②自分の得意なことと苦手なことが分かった

 自分の得意なことと、苦手なことが分かった。そのことは二つの良いことをもたらした。一つは、苦手なことをするときは、注意深く行うこと。もう一つは、失敗しても以前みたいに落ち込むことが少なくなったということ。

 自分の弱み。それは、不注意、不器用、飲み込み(理解)が遅い、人の忠告を聞かないことがある、衝動的な所、など。
 ケアレスミスをする。こんなミスをする自分なんて、能力が低いに違いないと一概に考えて落ち込んでしまっていた。以前の自分は。

 だけども今はそうではなくなった。自分には得意分野がある。強味がある。例えば、コミュニケーション力、創造力、行動力、メンタルが比較的強いこと、真面目な所、など。

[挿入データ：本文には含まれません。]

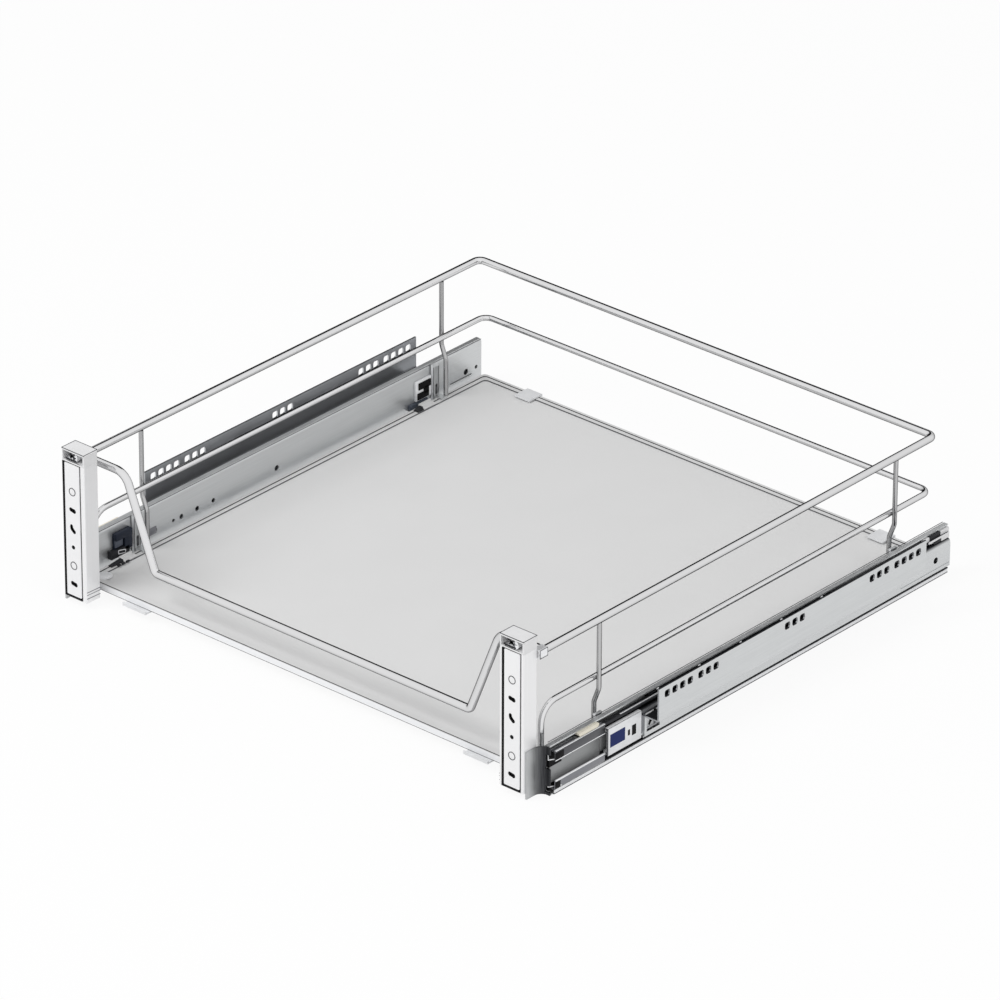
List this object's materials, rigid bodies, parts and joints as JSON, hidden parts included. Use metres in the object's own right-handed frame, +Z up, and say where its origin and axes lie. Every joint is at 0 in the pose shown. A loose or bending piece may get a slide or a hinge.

 ミスをしても、自分の全てを否定する必要はない。社会で輝けないんだと思う必要はない。自分が認められる場所は確かにある。

 そう思えるようになったことは、大きな自信を与えてくれた。

 コロナが流行り始めたあの頃。あまりにも自己肯定感が低かったせいで、生きるのが辛かったことがある。「自信」は絶対に必要だ。過度な自信は良くないが、自信は様々な面で自分を助けてくれると思う。



③地に足がついた

 これには色んな意味が含まれている。金銭的に自立したこと、規則正しいリズムで生活を送れたこと、現実的な目標を挙げられるようになったこと、など。

3つ、具体例を書く。


一つ目。生活の目標について。

 職場で色んな人と働いてみて、「毎日普通に働くこと」「チームの一員として役割をこなすこと」そんな当たり前のことをするのは実はそんなに簡単なことではなくて、そして一番大事だということが分かった。
 「出世する」「大きな成果を出す」。そういうことは全て、日常の仕事の延長線上にあって、いましっかり目の前の仕事をすることが大切なんだということ。


 二つ目。「少しずつ変化していくこと」を実践できたこと。

 今まで自分は「理想主義」な所があって、「〇〇しなければならない」だとか、「〇〇してはいけない」という考え方をすることが多かった。例えば、「一日を有意義に過ごさなくてはいけない」「できていない所は変わらければならない」など。
 そういう考え方は有益なこともある面、それに縛られてしまって、息苦しくなる時も確かにあった。理想の自分と現実が追い付いていないことに否定的な感情を持っていた。

 いつかは忘れたが、こういう考えを思いついた。

 人間、そう簡単には変われない。今から変わろうと決意して変われるなら苦労しない。変わるためには、それを積み重ねて習慣にする。そうして初めて変わったと言える。

 変われないことはむしろ普通で変わるためには長い時間が必要、と思うようになってからは変に力まなくなった。いまできることをコツコツやっていけばいい。それが近道なんだ。上に書いたことと被るが、失敗して、反省することは大切。だが自分を責める必要はない。ただ「次からは気を付ける。今度からは、こういう場合では○○する」と、やれることにフォーカスすることで、前進へとつながるはずだ。それが「現実志向」である。


三つ目。生活の指針として、大学の時は主に「 効率」 だけを重視していたが、違う軸をもてるようになった。「効果」である。人との関係、そして自分にとって大切な時間というのは、効果を重視して初めて得られる。